**GIVEN INSTRUCTION**
Starting at the line that has "point = shown.matrix_world" and stopping after the line that has "Vector((math.cos(SHROUD_TILT), 0, -math.sin(SHROUD_TILT)))", reproduce the listing below exactly; omit everything else.

**INFORMATION SUPPLIED**
--- begin ---

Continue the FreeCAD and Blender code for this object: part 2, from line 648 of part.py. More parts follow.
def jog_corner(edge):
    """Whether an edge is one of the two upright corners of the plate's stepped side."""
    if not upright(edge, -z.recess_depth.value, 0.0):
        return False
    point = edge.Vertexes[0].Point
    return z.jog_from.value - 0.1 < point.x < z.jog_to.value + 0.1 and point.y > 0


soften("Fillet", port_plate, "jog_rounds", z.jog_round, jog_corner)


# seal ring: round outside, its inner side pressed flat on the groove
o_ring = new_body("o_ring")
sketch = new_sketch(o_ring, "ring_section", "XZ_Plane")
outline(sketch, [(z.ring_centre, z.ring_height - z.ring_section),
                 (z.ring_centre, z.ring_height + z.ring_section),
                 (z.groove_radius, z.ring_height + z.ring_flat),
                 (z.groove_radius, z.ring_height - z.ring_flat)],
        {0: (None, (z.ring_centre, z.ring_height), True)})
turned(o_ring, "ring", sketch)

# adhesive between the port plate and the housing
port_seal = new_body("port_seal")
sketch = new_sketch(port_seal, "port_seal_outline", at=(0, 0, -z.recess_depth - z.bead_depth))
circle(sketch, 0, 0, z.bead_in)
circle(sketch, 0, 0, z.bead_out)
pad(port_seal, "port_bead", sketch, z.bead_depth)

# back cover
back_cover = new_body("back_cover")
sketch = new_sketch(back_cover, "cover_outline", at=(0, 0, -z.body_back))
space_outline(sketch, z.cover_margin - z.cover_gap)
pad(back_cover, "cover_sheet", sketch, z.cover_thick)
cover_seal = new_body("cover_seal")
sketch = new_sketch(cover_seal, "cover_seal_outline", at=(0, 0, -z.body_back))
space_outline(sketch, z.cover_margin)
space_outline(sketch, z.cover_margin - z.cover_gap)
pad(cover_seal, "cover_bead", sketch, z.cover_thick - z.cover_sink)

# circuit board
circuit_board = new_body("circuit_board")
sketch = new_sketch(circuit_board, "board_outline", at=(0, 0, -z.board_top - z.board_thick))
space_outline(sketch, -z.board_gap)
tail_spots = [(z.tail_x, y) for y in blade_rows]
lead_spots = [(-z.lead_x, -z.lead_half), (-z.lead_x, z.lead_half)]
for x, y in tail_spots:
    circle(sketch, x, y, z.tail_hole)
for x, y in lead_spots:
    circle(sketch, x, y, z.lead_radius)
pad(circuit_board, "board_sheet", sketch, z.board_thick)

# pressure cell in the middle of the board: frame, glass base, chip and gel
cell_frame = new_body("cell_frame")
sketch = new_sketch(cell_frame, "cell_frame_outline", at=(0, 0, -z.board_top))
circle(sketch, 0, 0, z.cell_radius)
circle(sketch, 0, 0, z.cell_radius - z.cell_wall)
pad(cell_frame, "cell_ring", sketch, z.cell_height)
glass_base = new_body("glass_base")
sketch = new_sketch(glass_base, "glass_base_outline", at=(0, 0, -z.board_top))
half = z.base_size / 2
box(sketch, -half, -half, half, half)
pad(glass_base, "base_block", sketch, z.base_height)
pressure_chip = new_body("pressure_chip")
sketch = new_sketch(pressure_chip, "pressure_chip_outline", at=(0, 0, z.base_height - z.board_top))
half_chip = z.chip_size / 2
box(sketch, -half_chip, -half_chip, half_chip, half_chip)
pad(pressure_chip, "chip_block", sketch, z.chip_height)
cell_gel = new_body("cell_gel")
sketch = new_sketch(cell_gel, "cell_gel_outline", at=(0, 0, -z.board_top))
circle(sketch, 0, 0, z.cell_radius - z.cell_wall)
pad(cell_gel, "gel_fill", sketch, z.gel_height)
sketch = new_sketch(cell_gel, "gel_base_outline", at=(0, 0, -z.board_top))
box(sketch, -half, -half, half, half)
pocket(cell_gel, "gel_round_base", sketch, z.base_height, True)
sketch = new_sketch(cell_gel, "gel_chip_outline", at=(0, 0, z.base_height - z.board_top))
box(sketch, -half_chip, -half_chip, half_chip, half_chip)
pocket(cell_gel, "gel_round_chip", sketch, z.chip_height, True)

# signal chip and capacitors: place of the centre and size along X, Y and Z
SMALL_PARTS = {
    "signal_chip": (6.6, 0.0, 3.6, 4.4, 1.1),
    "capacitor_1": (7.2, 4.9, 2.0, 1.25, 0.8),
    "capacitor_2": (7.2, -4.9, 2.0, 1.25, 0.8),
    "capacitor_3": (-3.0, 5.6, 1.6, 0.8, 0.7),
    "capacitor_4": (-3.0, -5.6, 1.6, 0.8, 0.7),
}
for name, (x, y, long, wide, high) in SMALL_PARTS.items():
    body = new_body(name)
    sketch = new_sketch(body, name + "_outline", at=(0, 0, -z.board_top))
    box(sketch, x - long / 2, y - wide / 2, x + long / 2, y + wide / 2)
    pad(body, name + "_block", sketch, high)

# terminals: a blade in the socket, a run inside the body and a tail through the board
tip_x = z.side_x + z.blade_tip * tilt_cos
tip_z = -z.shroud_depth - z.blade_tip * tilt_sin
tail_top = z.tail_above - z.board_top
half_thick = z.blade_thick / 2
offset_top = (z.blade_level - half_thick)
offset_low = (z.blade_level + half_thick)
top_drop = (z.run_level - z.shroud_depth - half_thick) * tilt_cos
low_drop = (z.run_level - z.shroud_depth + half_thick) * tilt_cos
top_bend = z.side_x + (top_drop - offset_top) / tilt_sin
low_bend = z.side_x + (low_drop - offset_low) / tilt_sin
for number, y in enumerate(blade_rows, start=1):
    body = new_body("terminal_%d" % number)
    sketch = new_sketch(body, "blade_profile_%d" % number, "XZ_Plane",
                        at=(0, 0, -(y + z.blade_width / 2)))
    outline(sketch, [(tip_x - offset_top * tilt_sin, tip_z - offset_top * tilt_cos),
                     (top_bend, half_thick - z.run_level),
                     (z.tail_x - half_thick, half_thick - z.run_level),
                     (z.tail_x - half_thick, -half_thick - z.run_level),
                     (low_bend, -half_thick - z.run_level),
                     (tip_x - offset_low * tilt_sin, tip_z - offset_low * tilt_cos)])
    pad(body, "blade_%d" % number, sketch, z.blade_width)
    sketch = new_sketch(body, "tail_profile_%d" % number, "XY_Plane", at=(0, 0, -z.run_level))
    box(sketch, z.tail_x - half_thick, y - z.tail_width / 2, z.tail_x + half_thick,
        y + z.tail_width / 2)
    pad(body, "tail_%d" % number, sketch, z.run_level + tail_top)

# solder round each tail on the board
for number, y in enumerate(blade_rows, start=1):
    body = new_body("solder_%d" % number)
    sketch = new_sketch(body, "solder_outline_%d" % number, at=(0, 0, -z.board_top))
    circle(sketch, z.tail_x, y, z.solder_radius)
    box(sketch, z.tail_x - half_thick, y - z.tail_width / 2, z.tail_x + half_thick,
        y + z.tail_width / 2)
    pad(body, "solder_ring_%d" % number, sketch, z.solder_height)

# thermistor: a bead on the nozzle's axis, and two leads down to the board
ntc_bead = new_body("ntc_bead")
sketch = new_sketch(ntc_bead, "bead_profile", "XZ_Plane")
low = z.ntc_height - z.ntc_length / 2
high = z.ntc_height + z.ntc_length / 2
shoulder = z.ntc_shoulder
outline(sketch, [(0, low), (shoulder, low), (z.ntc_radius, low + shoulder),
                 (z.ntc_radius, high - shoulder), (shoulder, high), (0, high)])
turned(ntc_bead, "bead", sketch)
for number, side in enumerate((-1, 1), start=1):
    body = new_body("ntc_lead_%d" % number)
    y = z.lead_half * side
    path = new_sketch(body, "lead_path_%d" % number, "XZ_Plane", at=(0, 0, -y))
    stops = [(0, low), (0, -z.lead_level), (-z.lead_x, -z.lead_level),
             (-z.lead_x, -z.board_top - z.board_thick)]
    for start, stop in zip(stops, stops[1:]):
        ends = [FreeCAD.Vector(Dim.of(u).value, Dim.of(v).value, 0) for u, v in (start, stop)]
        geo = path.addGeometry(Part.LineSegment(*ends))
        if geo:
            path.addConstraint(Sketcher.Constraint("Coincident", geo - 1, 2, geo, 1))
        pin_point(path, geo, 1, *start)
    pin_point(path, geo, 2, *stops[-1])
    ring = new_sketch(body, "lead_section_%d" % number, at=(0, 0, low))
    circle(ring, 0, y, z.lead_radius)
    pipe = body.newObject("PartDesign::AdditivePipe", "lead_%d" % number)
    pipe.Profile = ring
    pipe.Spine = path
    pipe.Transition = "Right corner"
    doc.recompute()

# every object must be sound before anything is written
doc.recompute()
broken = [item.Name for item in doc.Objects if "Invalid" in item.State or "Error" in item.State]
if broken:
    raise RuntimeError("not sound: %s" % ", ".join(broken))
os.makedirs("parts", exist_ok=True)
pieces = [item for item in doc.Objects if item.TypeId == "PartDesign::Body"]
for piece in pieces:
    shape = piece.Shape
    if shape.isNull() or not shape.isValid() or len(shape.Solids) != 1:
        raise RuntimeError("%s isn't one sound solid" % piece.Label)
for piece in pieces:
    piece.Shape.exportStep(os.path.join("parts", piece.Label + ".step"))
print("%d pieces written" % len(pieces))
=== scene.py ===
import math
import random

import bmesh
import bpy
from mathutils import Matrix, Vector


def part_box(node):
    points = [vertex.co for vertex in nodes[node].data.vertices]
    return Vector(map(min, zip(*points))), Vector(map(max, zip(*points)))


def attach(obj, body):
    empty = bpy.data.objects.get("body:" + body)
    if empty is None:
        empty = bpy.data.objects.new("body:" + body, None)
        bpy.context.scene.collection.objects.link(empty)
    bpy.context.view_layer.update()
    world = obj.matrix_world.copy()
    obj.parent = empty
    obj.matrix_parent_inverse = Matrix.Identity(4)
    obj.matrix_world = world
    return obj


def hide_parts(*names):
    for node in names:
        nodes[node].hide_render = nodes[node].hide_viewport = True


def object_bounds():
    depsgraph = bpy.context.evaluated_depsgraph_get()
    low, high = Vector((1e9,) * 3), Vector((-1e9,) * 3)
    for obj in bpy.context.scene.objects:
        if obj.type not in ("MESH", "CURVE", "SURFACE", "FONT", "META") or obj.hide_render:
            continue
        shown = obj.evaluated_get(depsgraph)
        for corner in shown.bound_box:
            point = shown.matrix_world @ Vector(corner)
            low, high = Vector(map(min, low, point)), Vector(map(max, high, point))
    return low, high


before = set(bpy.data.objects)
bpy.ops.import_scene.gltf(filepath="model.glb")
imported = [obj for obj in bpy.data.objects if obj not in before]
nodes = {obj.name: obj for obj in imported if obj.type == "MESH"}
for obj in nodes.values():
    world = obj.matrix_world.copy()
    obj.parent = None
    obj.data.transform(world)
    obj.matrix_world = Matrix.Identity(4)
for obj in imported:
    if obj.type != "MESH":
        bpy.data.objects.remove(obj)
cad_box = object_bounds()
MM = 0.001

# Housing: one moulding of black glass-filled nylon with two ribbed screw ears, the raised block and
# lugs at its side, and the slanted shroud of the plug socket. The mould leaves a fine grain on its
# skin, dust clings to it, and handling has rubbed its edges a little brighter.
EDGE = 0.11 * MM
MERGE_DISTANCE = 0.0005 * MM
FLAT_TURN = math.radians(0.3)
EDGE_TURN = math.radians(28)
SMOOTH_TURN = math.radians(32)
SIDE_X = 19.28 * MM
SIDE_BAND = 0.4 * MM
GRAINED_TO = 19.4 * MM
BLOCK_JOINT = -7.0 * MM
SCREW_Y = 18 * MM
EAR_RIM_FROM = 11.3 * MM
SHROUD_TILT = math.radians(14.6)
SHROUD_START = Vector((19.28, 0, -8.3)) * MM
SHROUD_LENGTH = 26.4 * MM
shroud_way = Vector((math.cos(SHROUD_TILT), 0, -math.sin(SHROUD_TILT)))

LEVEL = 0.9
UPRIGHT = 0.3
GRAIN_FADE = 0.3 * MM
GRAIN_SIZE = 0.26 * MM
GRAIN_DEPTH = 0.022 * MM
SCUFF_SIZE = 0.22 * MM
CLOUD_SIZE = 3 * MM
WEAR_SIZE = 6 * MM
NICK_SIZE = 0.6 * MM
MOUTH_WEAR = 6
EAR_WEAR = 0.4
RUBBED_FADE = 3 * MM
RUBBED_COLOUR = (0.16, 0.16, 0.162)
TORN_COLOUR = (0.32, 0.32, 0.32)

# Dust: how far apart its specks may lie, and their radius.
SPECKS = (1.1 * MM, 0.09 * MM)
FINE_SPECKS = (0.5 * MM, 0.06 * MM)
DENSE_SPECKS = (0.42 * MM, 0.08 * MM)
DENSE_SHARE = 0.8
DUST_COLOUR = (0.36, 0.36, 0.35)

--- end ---

**ANSWER TO THIS EXERCISE**
            point = shown.matrix_world @ Vector(corner)
            low, high = Vector(map(min, low, point)), Vector(map(max, high, point))
    return low, high


before = set(bpy.data.objects)
bpy.ops.import_scene.gltf(filepath="model.glb")
imported = [obj for obj in bpy.data.objects if obj not in before]
nodes = {obj.name: obj for obj in imported if obj.type == "MESH"}
for obj in nodes.values():
    world = obj.matrix_world.copy()
    obj.parent = None
    obj.data.transform(world)
    obj.matrix_world = Matrix.Identity(4)
for obj in imported:
    if obj.type != "MESH":
        bpy.data.objects.remove(obj)
cad_box = object_bounds()
MM = 0.001

# Housing: one moulding of black glass-filled nylon with two ribbed screw ears, the raised block and
# lugs at its side, and the slanted shroud of the plug socket. The mould leaves a fine grain on its
# skin, dust clings to it, and handling has rubbed its edges a little brighter.
EDGE = 0.11 * MM
MERGE_DISTANCE = 0.0005 * MM
FLAT_TURN = math.radians(0.3)
EDGE_TURN = math.radians(28)
SMOOTH_TURN = math.radians(32)
SIDE_X = 19.28 * MM
SIDE_BAND = 0.4 * MM
GRAINED_TO = 19.4 * MM
BLOCK_JOINT = -7.0 * MM
SCREW_Y = 18 * MM
EAR_RIM_FROM = 11.3 * MM
SHROUD_TILT = math.radians(14.6)
SHROUD_START = Vector((19.28, 0, -8.3)) * MM
SHROUD_LENGTH = 26.4 * MM
shroud_way = Vector((math.cos(SHROUD_TILT), 0, -math.sin(SHROUD_TILT)))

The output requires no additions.